Claudio Marchisio, Sebastian Giovinco and Juventus: Alternative Endings?

Adam Digby@@Adz77Featured ColumnistMarch 8, 2010

TURIN, ITALY - SEPTEMBER 19:  Claudio Marchisio (R) of Juventus FC celebrate his goal with Sebastian Giovinco during the Serie A match between Juventus FC and AS Livorno at Olimpico Stadium on September 19, 2009 in Turin, Italy.  (Photo by Valerio Pennicino/Getty Images)
Valerio Pennicino/Getty Images

In the late summer of 2006 Juventus were a club in turmoil. Relegated to Serie B following the Calciopoli trials, the club lost its coach and a number of first team regulars.

Unsure of when they would see their beloved Bianconeri back among the elite of European football, the clubs fans consoled themselves with the fact their team would now be filled with promising young Italian players, turned out year after year by the country's most successful youth system.

Under the previous regime, these players were all too often destined to spend years being loaned around the league, or be used as leverage in deals for players who could help win trophies in the present—the future was another planet to this, the Juventus of Luciano Moggi.

Among the players expected to be given the chance to shine were two Turin-born youngsters who grew up dreaming of pulling on the famous Black and White shirts of their hometown idols. Claudio Marchisio and Sebastian Giovinco were ready to seize the chance that the clubs punishment would now hand them.

Giovinco was considered the more talented, an attacking midfielder with exceptional dribbling and play-making skills. Due to his short stature and his skills, he earned the nickname "formica atomica" (atomic ant) and was considered one of the most promising Italian footballers of his generation.

Marchisio, a hard-tackling, versatile midfielder, was often been compared to former Juventus and Italy midfielder Marco Tardelli for his tenacious style of play and good reading of the game. To follow his hero meant a great deal to the young player, who was expected to make less of an impact than his more skilful team mate.

Giovinco was a year younger, and in that first season in Serie B he struggled for playing time, as Juventus still had veterans Alessandro Del Piero and Pavel Nedved ahead of him, as well as Raffaele Palladino, a similar player who, being three years his senior, was considered closer to the finished article by then manager Didier Deschamps. He managed just three appearances, while Marchisio became a regular starter, playing 25 games.

The following season, after Juve returned to Serie A the pair were loaned to Empoli to gain more regular first team experience. There they both thrived, playing significant minutes and helping the club qualify for Europe for the first time in its history. Giovinco caught the eye, particularly when he scored an equalizer in the last minute against Roma. It was a long distance curling free kick, reminiscent of Del Piero. 

They also were both becoming regulars in the Italian Under 21 Team that season, helping the team to win the 2008 Toulon Tournament and being part of the Italy team at the Beijing Olympics. After these impressive performances, both were recalled to Turin, to be given their chance to impress for Juventus in Serie A and the Champions League, and here these two intertwined stories seem to separate and lead to very different places.
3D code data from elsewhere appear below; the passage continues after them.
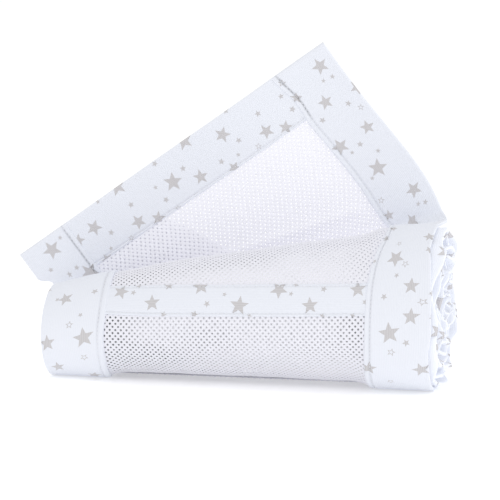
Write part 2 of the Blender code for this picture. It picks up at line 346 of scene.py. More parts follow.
def sunk(u, w):
    """How far the net between the bands is drawn in near the floor."""
    between = smooth(MESH_EDGE + 0.004, MESH_EDGE - 0.014, np.abs(u))
    return NET_SINK * between * smooth(CROSS_AT + 0.030, CROSS_AT + 0.062, w)


# The width of each side band in mm, read at places from the free end in mm: the seams do not run true.
BAND_WIDTHS = {
    1: ((0, 42.5), (25, 37), (35, 40), (50, 39), (108, 39), (125, 35), (140, 31), (164, 31), (186, 36),
        (206, 38), (240, 39), (266, 41)),
    -1: ((0, 39), (150, 39), (186, 42), (208, 44), (220, 43.5), (230, 42.5), (257, 41.5), (290, 40)),
}


def band_width(side, w):
    """A side band's width, metres, at w."""
    places, widths = np.array(BAND_WIDTHS[side]).T / 1000
    return sum(np.interp(w + past, places, widths) for past in (-0.006, 0.0, 0.006)) / 3


# How far out of true, in mm, each side band's outer edge lies at places from the free end in mm.
EDGE_SHIFTS = {
    1: ((0, 0), (160, 0), (178, -1.0), (190, 0.8), (212, 2.8), (236, 2.8), (248, 0.6), (290, 0)),
    -1: ((0, 0), (290, 0)),
}
EDGE_REACH_MM = 6.0


def edge_shift(side, across, w):
    """What that adds, metres, at mm in from the edge."""
    places, shifts = np.array(EDGE_SHIFTS[side]).T / 1000
    return np.interp(w, places, shifts) * (1 - smooth(0.0, EDGE_REACH_MM, across))


def in_window(u, w, lap):
    """Whether a place lies between the side bands, or under their edges by less than the lap."""
    return (u < HALF_WIDTH - band_width(1, w) + lap) & (u > band_width(-1, w) - HALF_WIDTH - lap)


def cross_top(u):
    """How far from the free end the cross band begins, at u."""
    return CROSS_AT + mix(*CROSS_SHIFTS, window_share(u))


def loose(u, w, lift):
    """A place on the strip's loose length, lift metres out of its printed face."""
    u, w, lift = np.broadcast_arrays(u, w, lift)
    point = looked_up(POINTS, tucked(u, w), w)
    return point + looked_up(NORMALS, u, w) * (lift + creases(u, w) - sunk(u, w))[..., None]


RUFFLE = {-1: 0.00049, 1: 0.00140}
RUFFLE_HELD = 0.15  # how much of it the outermost turn shows


def ruffle(u, turns):
    """How far the wound side bands wave in and out at the roll's ends, the outermost turn much less."""
    side = np.where(u < 0, -1, 1)
    size = np.where(u < 0, RUFFLE[-1], RUFFLE[1])
    at_edge = smooth(MESH_EDGE + 0.004, HALF_WIDTH + 0.002, np.abs(u))
    freed = smooth(1.05, 1.5, turns)
    wave = np.sin(2 * math.pi * 6.3 * turns + side) + 0.6 * np.sin(2 * math.pi * 15.1 * turns + 2.2)
    return size * at_edge * mix(RUFFLE_HELD, 1.0, freed) * wave


def wound(u, turns, lift):
    """A place on the wound length."""
    u, turns, lift = np.broadcast_arrays(u, turns, lift)
    step = 1e-4
    down = wound_point(u, turns + step) - wound_point(u, turns - step)
    across = wound_point(u + step, turns) - wound_point(u - step, turns)
    normal = unit(np.cross(down, across))
    return wound_point(u, turns) + normal * (lift + ruffle(u, turns))[..., None]


# ---------------- materials


class Nodes:
    """A short way to add linked shader nodes. Each method gives the socket for the next one to take."""

    def __init__(self, name):
        self.material = bpy.data.materials.new(name)
        self.material.use_nodes = True
        self.tree = self.material.node_tree
        self.shader = self.tree.nodes["Principled BSDF"]

    def fill(self, node, inputs):
        for socket, value in inputs.items():
            if isinstance(value, bpy.types.NodeSocket):
                self.tree.links.new(value, node.inputs[socket])
            else:
                node.inputs[socket].default_value = value

    def add(self, kind, inputs, output=0, **settings):
        node = self.tree.nodes.new(kind)
        for key, value in settings.items():
            setattr(node, key, value)
        self.fill(node, inputs)
        return node.outputs[output]

    def math(self, operation, *values):
        return self.add("ShaderNodeMath", dict(enumerate(values)), operation=operation)

    def blend(self, share, a, b):
        return self.add("ShaderNodeMix", {0: share, 6: a, 7: b}, output=2, data_type="RGBA")

    def stretch(self, value, low, high):
        """From 0 at low to 1 at high."""
        return self.add("ShaderNodeMapRange", {0: value, 1: low, 2: high})

    def noise(self, place, scale, detail):
        return self.add("ShaderNodeTexNoise", {"Vector": place, "Scale": scale, "Detail": detail})

    def bump(self, height, strength, distance):
        return self.add("ShaderNodeBump", {"Height": height, "Strength": strength, "Distance": distance})

    def read(self, uv_map):
        """A UV map, and its two parts: metres along and across the cloth, or the painted shade first."""
        uv = self.add("ShaderNodeUVMap", {}, uv_map=uv_map)
        along = self.add("ShaderNodeSeparateXYZ", {0: uv})
        return uv, along, along.node.outputs[1]

    def wave(self, coordinate, pitch, phase=0.0):
        """A sine from 0 to 1 with that pitch in metres."""
        turned = self.math("MULTIPLY_ADD", coordinate, 2 * math.pi / pitch, phase)
        return self.math("MULTIPLY_ADD", self.math("SINE", turned), 0.5, 0.5)


def shaded(colour, share):
    return tuple(c * share for c in colour[:3]) + (1.0,)


RIB_PITCH, RIB_STEP_PITCH, RIB_STEP_SHARE = 0.00105, 0.00210, 0.25
MOTTLE_SCALE, MOTTLE_SHARE, MOTTLE_SHADE = 60.0, 0.25, 0.965
COTTON_FUZZ_SCALE, COTTON_FUZZ_SHARE = 1100.0, 0.25
COTTON_BUMP, COTTON_BUMP_DEPTH = 0.35, 0.00025
# Painted shade along the stitch lines: how far the cotton takes on a darker tone there, and that tone.
PAINTED_SHADE_SHARE, PAINTED_SHADE_TONE = 0.9, 0.36


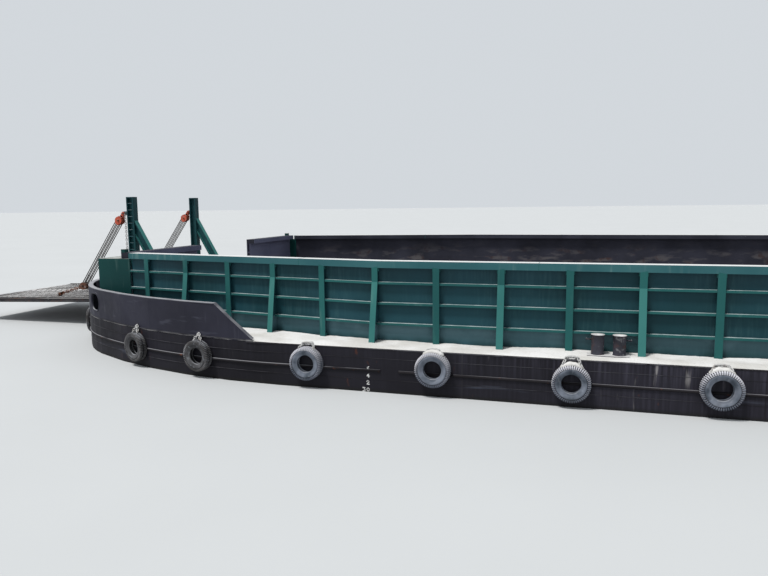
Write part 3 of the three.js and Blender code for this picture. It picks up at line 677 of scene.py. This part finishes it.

Marchisio had to fight for his place with a number of more famous, not to mention expensive, imports as Juve sought to return to glory. He rose to the challenge, becoming a first team regular, and even being named Serie A Player of the Month for December 2008. He also forced his way into Marcello Lippi's full national team squad, and can fully expect to play a part in the World Cup this summer.

Meanwhile Giovinco seems to be the odd man out far too often. Under Claudio Ranieri he was often overlooked, leading to the coach being criticised for wasting his talent as the team struggled. Ranieri's replacement Ciro Ferrara was previously in charge of the youth system that produced Giovinco, and it was expected he would get more of a chance.

Ferrara confirmed he would support new signing Diego in the trequartista role, and true to his word, with the Brazilian injured, Giovinco got the start he craved. He was poor, and benched after a game and a half. Then Ferrara altered formation, giving him a wide role in a 4-2-3-1 system. Here Giovinco thrived, but it was short lived and he was once more on the outside looking in.

Soon Ferrara himself would be replaced, this time by Alberto Zaccheroni. Again Giovinco was way down the pecking order, often not even on the bench. This has led to some questioning what these managers see in training everyday. After all, goes the logic, if he is as talented as we all believe, what have Deschamps, Ranieri, Ferrara and now Zaccheroni seen that we do not?

Two unquestionably talented young players, both with stories that begin in the same place, that have been twisted together through the Juventus and Italian youth teams, Serie B, Empolia and now back to Turin. There is time for both to be successful in Black and White, but for now they are in very different places.